What would you do? And have you seen this done? What are/were your feelings about this type of donation? And if we do decide to go ahead, how do you think the invitation should read? At this point, I guess I am leaning towards just going the traditional route and not putting anything n the invite about gifts, but I am interested for a weigh-in on this topic.

25 comments:

Rachel said...

I really like the idea of collecting donations, but if you think that's socially inappropriate (and I have no idea) I also like the idea of something like "books only." Books are easy to store, easy to exchange, (easy to donate with no one noticing), and something he will always grow into (we did a 'bring your favorite childhood book' baby shower and it was awesome).

Kim said...

We had the same issue around B's birthday, so when I had custom invites made - I had a cute little extra insert made about bringing a book instead. I will try to see if I have the file on here..

Personally, I wouldn't collect donations in lieu of gifts for a child's birthday party.

Kim said...

I should have also added that even with the adorable (and direct) insert, most people ignored it and brought a toy anyway or brought a toy AND a book (because they felt like a book wasn't 'enough'). I remember now that mine was actually phrased to bring a book instead of a CARD (and not instead of a gift), because at the time I thought that I would much prefer to have a book for her signed on the inside by the gifter, since cards are pretty close in price. But some people took that as JUST bringing a book and no gift (which is fine, they just didn't get what I meant!).

Just know that if you do this, people will be confused either way :o)

Lori said...

I've been in this position a few times already, and it's awkward. I'd go the simple route and then donate the extra toys afterwards. On the subject of people asking where their gift is, I would always keep the items from the people that I know I will see often, others I would put away for later times or donate. When someone would ask, I would simply say, we received so many wonderful gifts that we've put them away to take out a later time, either when the child has outgrown or gotten bored with the current available toys, so that there is a toy rotation, and this way if you choose to donate you have a small white lie to go with it and hopefully you won't hurt anyone's feelings.

Anonymous said...

We just had our baby's 1st bday party 2 weeks ago, and I felt the same way about gifts. We have so much stuff already, and many of the people invited had given us hand-me-down clothes and toys, etc. etc. that they had done their part!

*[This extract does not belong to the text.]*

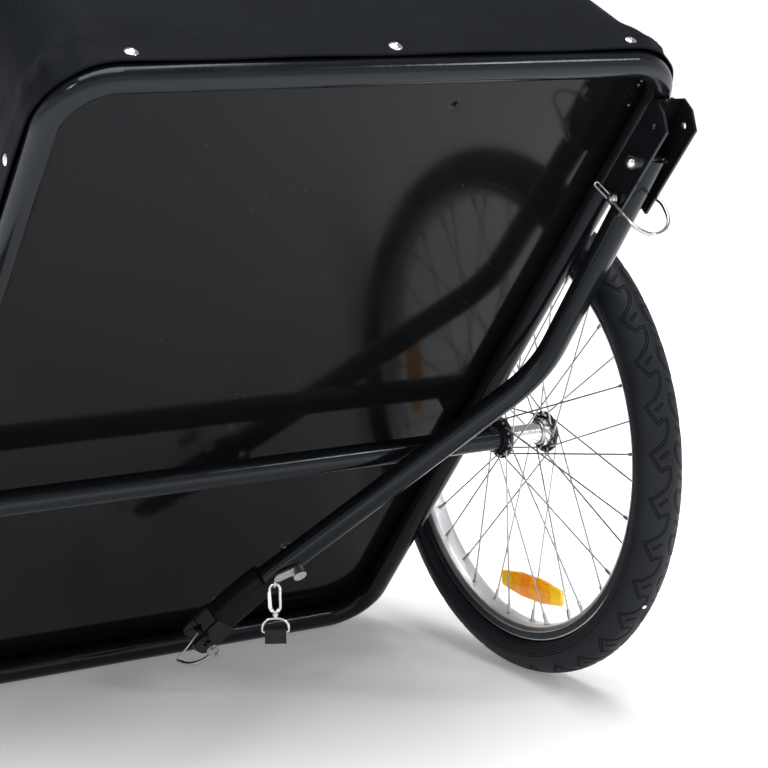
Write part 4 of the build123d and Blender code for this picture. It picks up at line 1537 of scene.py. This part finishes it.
    def build_stitches(self) -> None:
        """Rows of stitches along the hem, up the corner seams and along the flap."""
        count = round(self.perimeter(self.bottom) / self.stitch_pitch)
        turn, step = np.arange(count) / count, 0.62 / count
        rows = [
            self.stitch_row(self.surface, turn, np.full(count, height), (step, 0.0), 0.75 * MM)
            for height in (self.bottom + 3 * MM, self.hem_top - 2.6 * MM)
        ]
        height = np.arange(self.hem_top + 6 * MM, self.flap_bottom, self.stitch_pitch)
        for seam in self.seam_turns():
            for beside in (-0.0011, 0.0011):
                line = np.full(len(height), seam + beside)
                rows.append(self.stitch_row(self.surface, line, height, (0.0, 2.9 * MM), 0.72 * MM))
        level = np.full(count, self.flap_bottom + self.binding)
        rows.append(self.stitch_row(self.ring, turn, level, (step, 0.0), self.flap_off + 1.5 * MM))
        make_level("box_stitches", rows, Finish.THREAD, "chassis", "side_fabric", weld=False)

    def stitch_row(
        self, cloth: Callable, turn: Array, height: Array, step: tuple[float, float], lift: float
    ) -> Shape:
        """One row of stitches.

        Args:
            cloth: What gives the cloth's points and the ways out of it: surface or ring.
            turn: Where each stitch starts round the box.
            height: Where it starts in height.
            step: How far it goes round and up.
            lift: How far the thread is off the cloth's middle.

        Returns:
            The stitches.
        """
        start, facing = cloth(turn, height, lift)
        end, _ = cloth(turn + step[0], height + step[1], lift)
        return dashes(start, end, facing)

    def seam_turns(self) -> Array:
        """Where the four corner seams are, as shares of the way round."""
        length = self.perimeter(self.bottom)
        side = (self.front + self.rear - 2 * self.corner) / length
        end = 2 * (self.half - self.corner) / length
        quarter = self.corner * math.pi / 2 / length
        first = end / 2 + quarter / 2
        second = first + quarter + side
        return np.array([first, second, second + quarter + end, 1 - first])

    def build_studs(self) -> None:
        """Press studs along the hem and the flap: domes with a rolled edge and a small dimple."""
        radius = self.stud_radius
        dome = (
            (-1, radius), (0.5, radius), (1.1, radius - 0.3), (1.5, radius - 1.1), (2.4, 0.62 * radius),
            (2.9, 0.38 * radius), (2.85, 0.2 * radius), (2.5, 0.06 * radius),
        )
        spots = [(1, 0, y) for y in (-236, 4, 248)] + [(-1, 0, y) for y in (-242, 0, 242)]
        spots += [(0, side, x) for side in (1, -1) for x in (415, 180, -55, -290)]
        studs = []
        rows = (
            (self.stud_height, self.stand_off + self.hem_depth),
            (self.flap_bottom + 20 * MM, self.flap_off),
        )
        for height, off in rows:
            share = self.share(height)
            front, rear, half = self.reach(height)
            for ahead, left, along in spots:
                if ahead:
                    reach = front if ahead > 0 else rear
                    place = (ahead * (reach + off), along * MM * (1 - 0.1 * share), height)
                else:
                    place = (along * MM * (1 - 0.12 * share), left * (half + off), height)
                lean = (self.nose_in if ahead > 0 else self.side_in) / (self.top - self.bottom)
                studs.append(round_solid(dome, 20, np.array(place), (ahead, left, lean)))
        make_level("press_studs", studs, Finish.STUD, "chassis", "nickel", crease=60)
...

I really didn't feel comfortable asking people to donate to a charity -- it just seemed like a breach of ettiquete somehow. Anyway, we added the line at the bottom of the invitation "in lieu of gifts the birthday boy will be accepting hugs and kisses".

Noone payed any attention, only one guest didn't bring a gift. Although I think one good outcome was that noone got us anything huge or ostentatious -- just some outfits, a pair of shoes, a small tractor toy, etc. So all in all Im glad we made the effort.

Tracy said...

I probably wouldn't say or do anything. I think people LIKE to buy gifts for 1-year olds, so let them, and if you so choose, you can donate the toys/clothes/books that you wish to after the fact.

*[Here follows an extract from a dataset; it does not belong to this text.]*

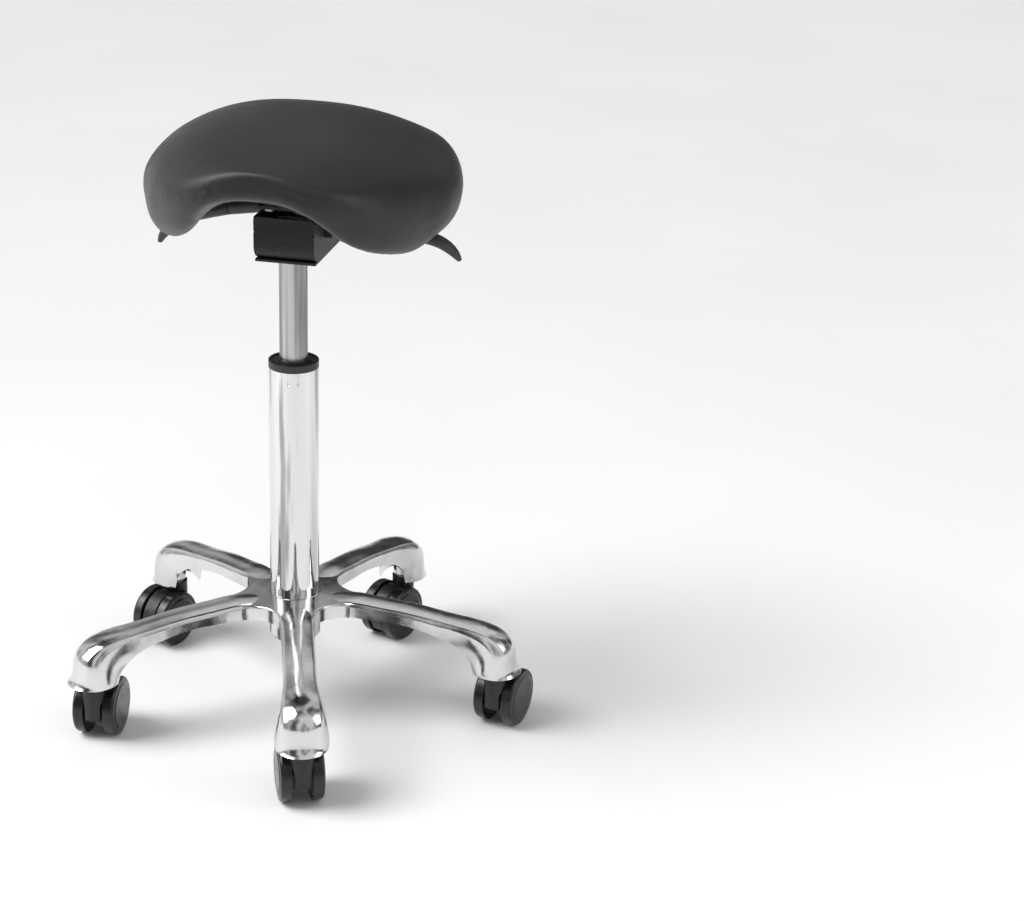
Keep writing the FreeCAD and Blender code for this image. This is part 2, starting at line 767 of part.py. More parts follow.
def slab_wire(y, w, z0, droop, high, low, nose):
    """Closed outline across the saddle between two surfaces parallel to its middle surface."""
    half = []
    for k in range(5):
        half.append(saddle_point(0.25 * k * w, y, z0, droop, high))
    under = []
    for k in range(5):
        under.append(saddle_point(0.25 * k * w, y, z0, droop, low))
    mid = saddle_point(w, y, z0, droop, 0.0)
    up = saddle_point(w, y, z0, droop, 1.0) - mid
    out = V(up.z, 0, -up.x)
    equator = mid + out * nose
    edges = [Part.Arc(half[0], half[1], half[2]), Part.Arc(half[2], half[3], half[4])]
    if nose > 0:
        edges.append(Part.Arc(half[4], mid + (up * high + out * nose) * math.sqrt(0.5), equator))
        edges.append(Part.Arc(equator, mid + (up * low + out * nose) * math.sqrt(0.5), under[4]))
    else:
        edges.append(Part.LineSegment(half[4], under[4]))
    edges.append(Part.Arc(under[4], under[3], under[2]))
    edges.append(Part.Arc(under[2], under[1], under[0]))
    right = [e.toShape() for e in edges]
    left = []
    for s in reversed(right):
        left.append(s.mirror(V(0, 0, 0), V(1, 0, 0)))
    return Part.Wire(Part.sortEdges(right + left)[0])


def saddle_stations(trim_front, trim_rear, count):
    """Places along the seat, closer together where its ends round off."""
    a = seat_front_y + trim_front
    b = seat_rear_y - trim_rear
    return [a + (b - a) * 0.5 * (1 - math.cos(math.pi * i / (count - 1))) for i in range(count)]


def cushion_loft(inset):
    """Closed form of the cushion, drawn in by inset all round."""
    wires = []
    for y in saddle_stations(0.9 + inset, 1.6 + inset, 15):
        w, z0, droop, h = saddle_at(y)
        h = max(h - inset, 0.8)
        low = min(h, underside_depth - inset)
        wires.append(slab_wire(y, max(w, 6.0), z0, droop, h, -low, h))
    return Part.makeLoft(wires, True, False)


def pan_loft():
    wires = []
    for y in saddle_stations(pan_inset, pan_inset, 9):
        w, z0, droop, h = saddle_at(y)
        low = min(h, underside_depth)
        under = -low - pan_proud
        wires.append(slab_wire(y, max(w - pan_inset, 6.0), z0, droop, under + pan_t, under, 0.0))
    return Part.makeLoft(wires, True, False)


def seat_parts():
    outer = cushion_loft(0.0)
    inner = cushion_loft(cover_t)
    pan = pan_loft()
    foam = inner.cut(pan)
    cover = outer.cut(inner).cut(pan)
    bosses = []
    bolt_top = bracket_z + bracket_sheet + seat_bolt_grip
    for x, y in seat_bolt_places():
        w, z0, droop, h = saddle_at(y)
        z = saddle_point(seat_bolt_x, y, z0, droop, -min(h, underside_depth)).z
        bosses.append(cyl(boss_r, bracket_z + bracket_sheet, z + 2.5, x, y))
    for b in bosses:
        pan = pan.fuse(b.cut(foam))
    for x, y in seat_bolt_places():
        pan = pan.cut(cyl(seat_bolt_r, bracket_z, bolt_top, x, y))
        foam = foam.cut(cyl(seat_bolt_r, bracket_z, bolt_top, x, y))
    return cover, foam, pan


# Castors


def at_castor(shape, i):
    """Moves a castor piece, drawn with its stem on the origin and its trail along -Y."""
    s = shape.copy()
    s.rotate(V(0, 0, 0), V(0, 0, 1), castor_headings[i])
    s.translate(direction(arm_angle(i)) * castor_circle_r)
    return s


def castor_bush():
    low = barrel_top_z + bush_lift
    return ring(stem_r + run, stem_r + run + bush_wall, low, stem_top_z + bush_lift)


def castor_stem():
    flange = cyl(stem_r + 4.0, barrel_top_z, barrel_top_z + 1.5)
    pin = cyl(stem_r, barrel_top_z - stem_seat, stem_top_z)
    groove = ring(stem_r - 0.8, stem_r + 1, stem_top_z - 8.0, stem_top_z - 5.5)
    tip = pin.makeChamfer(1.2, [e for e in pin.Edges if e.BoundBox.ZMin > stem_top_z - 0.1])
    return tip.fuse(flange).cut(groove)


def castor_body():
    """Hood between the wheels, with the barrel that holds the stem."""
    half = 0.5 * fork_w
    centre_y = -castor_trail
    disc = rod_x(wheel_r - 1.5, -half, half, centre_y, wheel_r)
    open_foot = block(-half - 1, half + 1, centre_y - 40, centre_y + 60, -1.0, 13.0)
    front_cut = block(-half - 1, half + 1, centre_y + 10.0, centre_y + 60, -1.0, 26.0)
    disc = disc.cut(open_foot).cut(front_cut)
    disc = disc.makeFillet(1.2, [e for e in disc.Edges if e.Curve.TypeId == "Part::GeomCircle"])
    post = cyl(barrel_r, 26.0, barrel_top_z)
    clear = wheel_r + 1.2
    for side in (-1, 1):
        x0 = side * half
        x1 = side * (half + 20.0)
        post = post.cut(rod_x(clear, min(x0, x1), max(x0, x1), centre_y, wheel_r))
    tongue = block(-half, half, -barrel_r, barrel_r, 26.0, barrel_top_z - 3.0)
    post = post.fuse(tongue.common(cyl(barrel_r, 26.0, barrel_top_z)))
    body = disc.fuse(post)
    body = body.cut(cyl(stem_r, barrel_top_z - stem_seat, barrel_top_z + 1))
    return body.cut(rod_x(axle_r, -half - 1, half + 1, centre_y, wheel_r))


def castor_axle():
    reach = 0.5 * fork_w + wheel_gap + wheel_w - 3.5
    return rod_x(axle_r, -reach, reach, -castor_trail, wheel_r)


def castor_wheel(side):
    """One wheel: flat tread, rounded outer shoulder, a shallow ring groove on its outer face."""
    x0 = 0.5 * fork_w + wheel_gap
    x1 = x0 + wheel_w
    y = -castor_trail
    z = wheel_r
    wheel = rod_x(wheel_r, x0, x1 - 1.0, y, z)
    wheel = wheel.makeFillet(3.2, [e for e in wheel.Edges if e.BoundBox.XMin > x1 - 1.1])
    inner_edge = [e for e in wheel.Edges if e.BoundBox.XMax < x0 + 0.1 and e.BoundBox.ZLength > 50]
    wheel = wheel.makeFillet(1.0, inner_edge)
    face = Part.makeCone(wheel_r - 5.0, wheel_r - 8.0, 1.0, V(x1 - 1.0, y, z), V(1, 0, 0))
    wheel = wheel.fuse(face)
    wheel = wheel.cut(rod_x(axle_r + run, x0 - 1, x1 - 3.2, y, z))
    if side < 0:
        wheel = wheel.mirror(V(0, 0, 0), V(1, 0, 0))
    return wheel


def castors():
    bushes = []
    for i in range(arm_count):
        name = "castor_" + str(i + 1)
        save(name + "_stem", at_castor(castor_stem(), i))
        save(name + "_body", at_castor(castor_body(), i))
        save(name + "_axle", at_castor(castor_axle(), i))
        save(name + "_wheel_left", at_castor(castor_wheel(-1), i))
        save(name + "_wheel_right", at_castor(castor_wheel(1), i))
        bushes.append(at_castor(castor_bush(), i))
    save("castor_bushes", group(bushes))


save("star_base", star_base())
save("column_tube", column_tube())
save("guide_sleeve", guide_sleeve())
save("column_collar", column_collar())
save("piston_rod", piston_rod())
save("retaining_clip", retaining_clip())
save("thrust_bearing", thrust_bearing())
save("buffer_ring", buffer_ring())
save("piston", piston())
save("gas_cylinder", gas_cylinder())
save("cylinder_gland", cylinder_gland())
save("release_button", release_button())
save("mechanism_housing", mechanism_housing())
save("bottom_plate", bottom_plate())
save("taper_socket", taper_socket())
save("pivot_pin", pivot_pin())
save("pivot_clip", pivot_clip())
save("tilt_bushes", tilt_bushes())
save("seat_bracket", seat_bracket())
save("seat_bolts", seat_bolts())
save("clamp_bolt", clamp_bolt())
save("clamp_spacer", clamp_spacer())
save("clamp_washers", clamp_washers())
save("clamp_nut", clamp_nut())
save("cam_pin", cam_pin())
save("lever_boss", lever_boss())
save("lever_pin", lever_pin())
save("height_lever", height_lever())
save("height_grip", swept(lever_grip()))
tilt_lever, tilt_grip = tilt_parts()
save("tilt_lever", tilt_lever)
save("tilt_grip", tilt_grip)
seat_cover, seat_foam, seat_pan = seat_parts()
save("seat_cover", seat_cover)
save("seat_foam", seat_foam)
save("seat_pan", seat_pan)
castors()
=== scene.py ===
import json
import math

import bmesh
import bpy
from mathutils import Matrix, Vector, kdtree, noise

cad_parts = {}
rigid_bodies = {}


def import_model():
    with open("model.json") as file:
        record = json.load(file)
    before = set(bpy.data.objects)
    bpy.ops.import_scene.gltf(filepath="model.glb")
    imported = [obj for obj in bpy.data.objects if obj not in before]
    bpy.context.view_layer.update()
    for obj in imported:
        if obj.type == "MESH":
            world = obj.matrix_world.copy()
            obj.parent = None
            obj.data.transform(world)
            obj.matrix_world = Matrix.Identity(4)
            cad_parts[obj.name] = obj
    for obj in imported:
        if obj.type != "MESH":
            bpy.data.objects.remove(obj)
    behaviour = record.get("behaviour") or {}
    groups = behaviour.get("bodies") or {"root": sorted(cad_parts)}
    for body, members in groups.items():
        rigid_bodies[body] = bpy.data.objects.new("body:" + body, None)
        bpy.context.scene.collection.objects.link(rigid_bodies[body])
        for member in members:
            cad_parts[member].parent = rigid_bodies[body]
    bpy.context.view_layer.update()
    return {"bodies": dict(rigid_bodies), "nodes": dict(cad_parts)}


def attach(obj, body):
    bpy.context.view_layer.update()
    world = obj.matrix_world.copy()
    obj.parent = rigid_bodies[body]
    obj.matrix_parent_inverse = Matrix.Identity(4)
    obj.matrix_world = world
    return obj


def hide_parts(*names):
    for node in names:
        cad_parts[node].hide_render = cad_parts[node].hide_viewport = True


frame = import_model()

# Star base. One aluminium casting with five hollow arms, ground and polished where it shows and left
# as cast inside the channels; the castor sockets are steel bushes pressed up into its hoods.
POLISH_SHADE = (0.5, 0.5, 0.51, 1.0)
POLISH_BRIGHT = (0.7, 0.7, 0.71, 1.0)
SAND_DARK = (0.3, 0.3, 0.31, 1.0)
SAND_LIGHT = (0.42, 0.42, 0.43, 1.0)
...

I am astounded that people would ask where their gift is when they come for a visit later. I would never do that...that seems rude to me. Like, "Where's the toy I got him for his birthday?" I just would never ask that.

Anyway, if they DID ask, I'd have no qualms with telling the guest that we've put it away until a later time, or even that "Evan and Rowan have so many toys that we have donated quite a few of theirs to another child less fortunate." But I really can't see any of my friends or family asking. Maybe it's just me.

Mel said...

Truth? I have always ignored the "no gifts please" on any invitation that I've ever gotten that said it. It just feels wrong to go to a party without a present!
People just don't feel right about attending a party without presents, especially a children's party! With only one exception, no one has ever asked me where their gift was (EXCEPTION being my MIL, but that is a diff story) and I would never dream of asking anyone the same. If I were to opine on the subject, I'd say just let people bring presents and then do what you will afterwards. Keep, donate, return, exchange. The act of giving a gift brings people such joy... let your friends and family have that! ;-)
*hugs*

(and ps-he's turning one? REALLY?! wtf has the time gone????!!!!!)

WISHING...HOPING...and PRAYING said...

in the same dilemma...carson will be one on the 18th of aug and we are also party planning. we have no room for life as it is now in our town house. i agree with the other commenters....people ARE going to bring gifts no matter what you write. BUT if people ask, have a list of a few things you really would like. some people don't mind even buying diapers, pjs, shoes. gift cards to chuck e cheese are a favorite in my house as well as disney dollars which we are saving for the distant future trip to disney!

Anonymous said...

I wouldn't say anything. I completely understand where you're coming from, because my daughter is about to turn one in about a month. We definitely don't need anything else...but I know for myself whenever I see any instructions about gifts I sort of roll my eyes. A few times people have asked for donations for charities instead, and everyone brought a gift and something for charity. People love buying stuff for kids. Keep what you like, and donate the rest!

uncomplicateme said...

Our best friends put "no gifts please" on all the invitations sent to their friends. They assumed (and correctly so) that their families (grandparents especially!) will want to give an actual first birthday gift.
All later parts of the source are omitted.